Le narrateur aime la vie, c’est peut-être pour cela qu’il accueille sereinement « notre sœur la mort corporelle », comme l’appelait François d’Assise. Il croit que son âme sera emportée près du crucifié qui a dit un jour : « Celui qui croit en moi ne mourra jamais ». Mais il reste les affaires du monde à régler, le corps, les obsèques, l’enterrement. Rien n’est laissé au hasard dans les vœux du père au fils : mourir à la maison non à l’hôpital, laver la dépouille dans la chambre, l’habiller comme s’il allait à des noces, réciter une prière qu’il a lui-même composée, une messe sans chants et discours, pas de crémation, pas de fleurs, mais des messes chantées par les Pères Chartreux.

On le voit bien, à travers le genre épistolaire, l’auteur se glisse dans la peau du narrateur pour livrer lui-même sa vision de la vie et de la mort. Et quel est le nom du narrateur? Jacques Gauthier. Eh oui, et avec un h, ce qui est moins fréquent en France qu’au Québec.

C’est un prêtre capucin d’Ottawa qui m’a parlé de ce livre que je ne connaissais pas. Il m’a laissé un message privé sur ma page Facebook : « Est-ce que Zanotti-Sorkine t’a demandé l’autorisation d’utiliser ton nom? Tes livres sont publiés en France, il doit avoir vu ton nom quelque part ». Je lui ai répondu que c’était probablement une pure coïncidence. Mais si un jour j’écris une fiction en prenant le nom de Michel-Marie Zanotti-Sorkine, disons que le hasard est moins probable.

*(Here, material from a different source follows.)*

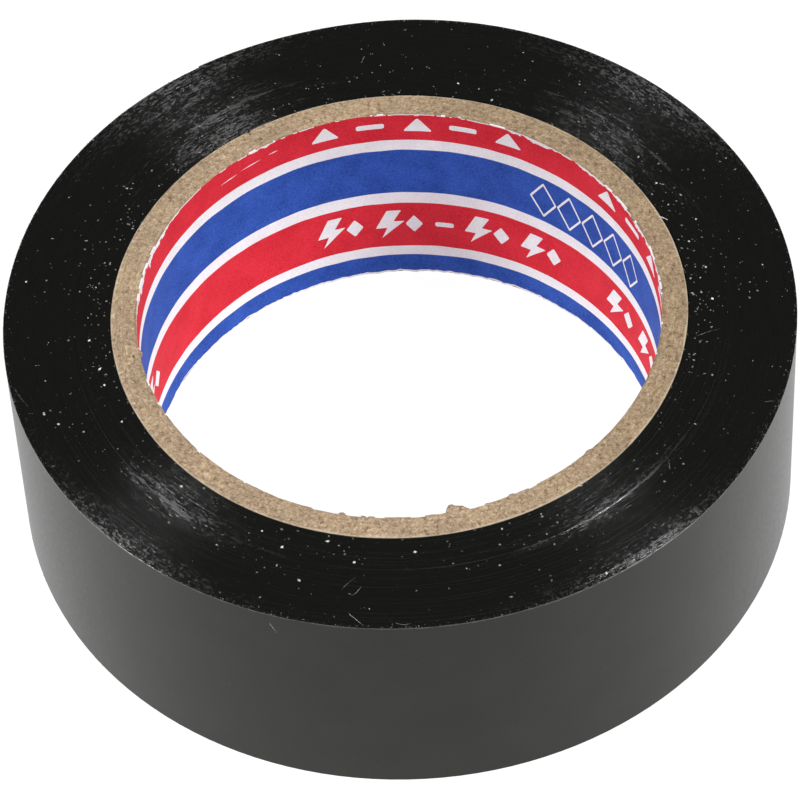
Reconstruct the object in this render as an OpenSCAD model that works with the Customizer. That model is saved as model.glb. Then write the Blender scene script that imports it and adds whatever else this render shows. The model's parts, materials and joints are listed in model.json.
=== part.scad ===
// Roll of electrical insulating tape on a paperboard core, 19 mm wide.
// The roll lies on its side: +Z is the core's axis, and the origin is the centre of the core's lower end.
// Angles are counted about +Z from +X, anticlockwise seen from above, in degrees.

/* [Tape] */
// Width of the tape
tape_w = 19; // [12:0.5:25]
// Thickness of the tape, film and adhesive together
tape_t = 0.13; // [0.1:0.01:0.2]
// Outside diameter of the full roll
roll_d = 59.7; // [52:0.1:70]

/* [Core] */
// Outside diameter of the paperboard core, where the tape starts
core_d = 43.3; // [42:0.1:46]
// Bore diameter, inside the printed liner
bore_d = 39.4; // [36:0.1:40]
// Thickness of the printed paper liner
liner_t = 0.12; // [0.08:0.01:0.2]
// Width of the butt seam in each paperboard ply
ply_seam = 0.2; // [0.1:0.05:0.5]

/* [Free end] */
// Where the outer turn ends, about +Z
tip_angle = 120; // [0:1:359]
// Arc that one rigid segment of the free end takes up
leader_arc = 12; // [6:1:20]
// Gap between the free end and the turn that it lies on
peel_gap = 0.02; // [0.01:0.005:0.03]
// Gap between neighbouring segments of the free end
segment_gap = 0.02; // [0.01:0.005:0.05]

/* [Hidden] */

$fn = 180;
PLIES = 4;                     // paperboard plies in the core
LEADERS = 4;                   // rigid segments that stand in for the flexible free end
SEAM_STEP = 97;                // each ply's seam is turned this far from the last one
FIRST_SEAM = 189;              // where the innermost ply's seam is
over = 1;                      // how far a cutter runs past what it cuts

bore_r = bore_d / 2;
liner_r = bore_r + liner_t;
core_r = core_d / 2;
roll_r = roll_d / 2;
ply_t = (core_r - liner_r) / PLIES;
gap_arc = segment_gap / roll_r * 180 / PI;
root_angle = tip_angle - LEADERS * leader_arc;

kraft = "#bda57f";
film = "#1d1e1c";

// A straight tube on the core's axis.
module tube(inner, outer) {
    difference() {
        cylinder(r = outer, h = tape_w);
        translate([0, 0, -over])
            cylinder(r = inner, h = tape_w + 2 * over);
    }
}

// Everything from one angle on to another, less than half a turn away.
module sector(from, to) {
    far = 2 * roll_r;
    middle = (from + to) / 2;
    reach = far / cos((to - from) / 2);
    linear_extrude(tape_w)
        polygon([
            [0, 0],
            far * [cos(from), sin(from)],
            reach * [cos(middle), sin(middle)],
            far * [cos(to), sin(to)]
        ]);
}

// The half of space on the anticlockwise side of the tip, or on the side before it.
module half(after_tip) {
    rotate([0, 0, tip_angle + (after_tip ? 0 : 180)])
        translate([-2 * roll_r, 0, -over])
            cube([4 * roll_r, 2 * roll_r, tape_w + 2 * over]);
}

// Solid inside a spiral that gains one tape thickness in the half turn after the tip, and then stays
// round. outer is its radius where it is round. The two half discs meet in one smooth line opposite
// the tip, and in a step one tape thick at the tip itself.
module spiral_disc(outer) {
    intersection() {
        rotate([0, 0, tip_angle])
            translate([-tape_t / 2, 0, 0])
                rotate([0, 0, -90])
                    cylinder(r = outer - tape_t / 2, h = tape_w);
        half(true);
    }
    intersection() {
        rotate([0, 0, tip_angle + 90])
            cylinder(r = outer, h = tape_w);
        half(false);
    }
}

// Printed paper liner, glued inside the core. Its inner face is the roll's bore.
module printed_liner() {
    color("#d8304a") tube(bore_r, liner_r);
}

// One ply of the paperboard core, 1 being the innermost. Its ends meet in a butt seam.
module core_ply(n) {
    inner = liner_r + (n - 1) * ply_t;
    color(kraft)
        difference() {
            tube(inner, inner + ply_t);
            rotate([0, 0, FIRST_SEAM + (n - 1) * SEAM_STEP])
                translate([inner - over, -ply_seam / 2, -over])
                    cube([ply_t + 2 * over, ply_seam, tape_w + 2 * over]);
        }
}

// All the turns of the tape but the last one, stuck to each other.
module wound_tape() {
    color(film)
        difference() {
            spiral_disc(roll_r - tape_t);
            translate([0, 0, -over])
                cylinder(r = core_r, h = tape_w + 2 * over);
        }
}

// The last turn, as far as it is stuck down. It carries on from the step of the turns below it.
module outer_turn() {
    color(film)
        difference() {
            spiral_disc(roll_r);
            spiral_disc(roll_r - tape_t);
            sector(root_angle - gap_arc, root_angle + 2 * leader_arc);
            sector(root_angle + leader_arc, tip_angle);
        }
}

// One segment of the free end, 1 being the one at the stuck part. Its hinge is the corner of its
// outer face that lies towards the stuck part, so lifting it opens a gap and never closes one.
module leader(n) {
    from = root_angle + (n - 1) * leader_arc;
    color(film)
        intersection() {
            tube(roll_r - tape_t + peel_gap, roll_r);
            sector(from, from + leader_arc - gap_arc);
        }
}

printed_liner();
core_ply(1);  // core_ply_1
core_ply(2);  // core_ply_2
core_ply(3);  // core_ply_3
core_ply(4);  // core_ply_4
wound_tape();
outer_turn();
leader(1);  // leader_1
leader(2);  // leader_2
leader(3);  // leader_3
leader(4);  // leader_4
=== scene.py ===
import json
import math

import bmesh
import bpy
import numpy as np
from mathutils import Matrix, Vector


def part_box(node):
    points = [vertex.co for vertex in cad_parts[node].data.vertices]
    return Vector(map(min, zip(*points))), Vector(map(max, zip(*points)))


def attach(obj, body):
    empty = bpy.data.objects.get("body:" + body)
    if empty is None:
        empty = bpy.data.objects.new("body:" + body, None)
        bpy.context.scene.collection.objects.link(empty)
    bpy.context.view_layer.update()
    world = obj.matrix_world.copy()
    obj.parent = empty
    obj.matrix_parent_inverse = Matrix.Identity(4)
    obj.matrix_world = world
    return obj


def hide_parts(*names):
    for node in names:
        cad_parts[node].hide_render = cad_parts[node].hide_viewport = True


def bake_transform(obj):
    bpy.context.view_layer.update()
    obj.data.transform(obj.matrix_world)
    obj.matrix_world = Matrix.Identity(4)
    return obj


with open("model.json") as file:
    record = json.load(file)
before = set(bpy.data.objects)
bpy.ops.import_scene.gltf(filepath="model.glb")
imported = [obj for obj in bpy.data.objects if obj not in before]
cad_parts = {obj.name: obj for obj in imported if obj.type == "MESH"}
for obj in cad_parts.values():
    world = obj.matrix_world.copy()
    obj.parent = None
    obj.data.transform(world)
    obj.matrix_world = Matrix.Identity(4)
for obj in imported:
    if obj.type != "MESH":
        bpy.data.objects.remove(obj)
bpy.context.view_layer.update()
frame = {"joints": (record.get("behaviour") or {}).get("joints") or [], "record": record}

# ---------------------------------------------------------------- sizes, in metres
MM = 0.001
BORE = next(m for m in frame["record"]["mounts"] if m["name"] == "core_bore")
BORE_R = BORE["dims"]["r_mm"] * MM
LINER_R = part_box("printed_liner")[1][0]
CORE_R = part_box("core_ply_4")[1][0]
ROLL_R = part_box("outer_turn")[1][0]
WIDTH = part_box("outer_turn")[1][2]
PLY_T = (CORE_R - LINER_R) / 4
TAPE_T = 0.13 * MM

HINGES = [np.array(j["pos_m"]) for j in frame["joints"]]
HINGE_ANGLES = [math.atan2(h[1], h[0]) for h in HINGES]
SEGMENT = HINGE_ANGLES[1] - HINGE_ANGLES[0]      # arc of one rigid segment of the free end
TIP = HINGE_ANGLES[-1] + SEGMENT                 # where the tape ends
PLY_SEAMS = [math.radians(189 + 97 * n) for n in range(4)]

TURN_STEPS = 144                                 # mesh steps in one turn of the wound tape
TOP_SINK = 0.06 * MM                             # the wound top face lies this far inside the roll's end
BASE_SINK = 0.02 * MM                            # and the face that the roll stands on, this far
TURNS = (ROLL_R - CORE_R) / TAPE_T - 1           # turns from the start of the tape to its tip
BRIGHT_TURN_R = CORE_R + 22.3 * TAPE_T           # the turn whose edge catches the most light
SCUFF = (-13.4 * MM, 19.8 * MM, WIDTH)           # middle of a scuffed patch on the top face
SCUFF_R = 6 * MM
FLAT_AT = math.radians(104)                      # the roll is pressed a little flat about here
FLAT_WIDTH = math.radians(17)
FLAT_DEPTH = 0.20 * MM
SLOW_WAVE = 0.014 * MM                           # how far the roll is out of round elsewhere

FREE_T = TAPE_T - 0.04 * MM                      # the free end is thinner, to bend clear of the turn below
FREE_STEP = math.radians(0.25)                   # its mesh is this fine along the tape
END_OVERLAP = math.radians(2)                    # the free end's first piece starts this far before its hinge
BEND_BEFORE = math.radians(2.8)                  # each bend starts this far before its hinge
BEND_AFTER = math.radians(8.8)                   # and ends this far past it


# ---------------------------------------------------------------- small tools
def grid_noise(x, y, period, seed):
    """Smooth noise from -1 to 1 on unit cells, repeating along x after period cells."""
    table = np.random.default_rng(seed).random((period, 256)) * 2 - 1
    xi, yi = np.floor(x).astype(int), np.floor(y).astype(int)
    fx, fy = x - xi, y - yi
    fx, fy = fx * fx * (3 - 2 * fx), fy * fy * (3 - 2 * fy)

    def at(i, j):
        return table[(xi + i) % period, (yi + j) % 256]

    low = at(0, 0) * (1 - fx) + at(1, 0) * fx
    high = at(0, 1) * (1 - fx) + at(1, 1) * fx
    return low * (1 - fy) + high * fy


def around(angle, cells):
    """An angle as a place on a ring of noise cells."""
    return np.asarray(angle) / (2 * math.pi) * cells


def angle_from(angle, middle):
    """An angle measured from another one, from minus half a turn to plus half a turn."""
    return (np.asarray(angle) - middle + math.pi) % (2 * math.pi) - math.pi


def bell(value, middle, width):
    """1 at the middle, and fading smoothly to nothing about two widths away."""
    return np.exp(-(((value - middle) / width) ** 2))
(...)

J’ai beaucoup écrit sur la mort : des poèmes, des articles, un récit d’accompagnement des derniers jours de mon beau-père : Récit d’un passage. La mort m’enseigne beaucoup sur la précarité des choses, la fragilité des êtres, le don de la vie, le désir d’aimer, l’importance du salut en Jésus Christ. Dans un prochain recueil de poèmes à paraître, au titre provisoire Un souffle de fin silence, j’évoque ma mort et je livre mes dernières volontés. Mieux vaut se préparer quand on est en santé. Peut-être même que j’écrirai une lettre à mon fils, ou à l’une de mes filles, moi qui suis également marié depuis plus de trente-cinq ans. Qui vivra verra. Pour le moment, tout va.

J’ai aimé ce petit livre du père Michel-Marie qui se lit d’un trait. Je le remercie d’avoir écrit sans le savoir cet avis de décès que je fais mien pour l’avenir. Comme quoi il y a de ces clins d'oeil dans la vie qui la rend si belle.

« Mon mari, et notre père,
Monsieur Jacques Gauthier
s’en est allé pour l’autre monde
tout en ayant follement aimé celui-ci.
Conscient de ce qui l’attendait,
il s’est préparé avec cœur à rencontrer l’Inconnu
en recevant l’amour des siens et l’Onction Sainte.
Voici les dernières paroles qu’il a tenu à nous adresser :
« Je vous attends tous au paradis,
mais ce n’est pas une raison pour presser le pas!
Priez pour moi si vous croyez en plus grand que vous. » (p. 71)
 

Michel-Marie Zanotti-Sorkine, Quand je ne serai plus là, Paris, Robert Laffont, 2015, 78 pages, 8,50€.

En complément: Récit d'un passage, Parole et Silence / Novalis, 2016, 188 pages.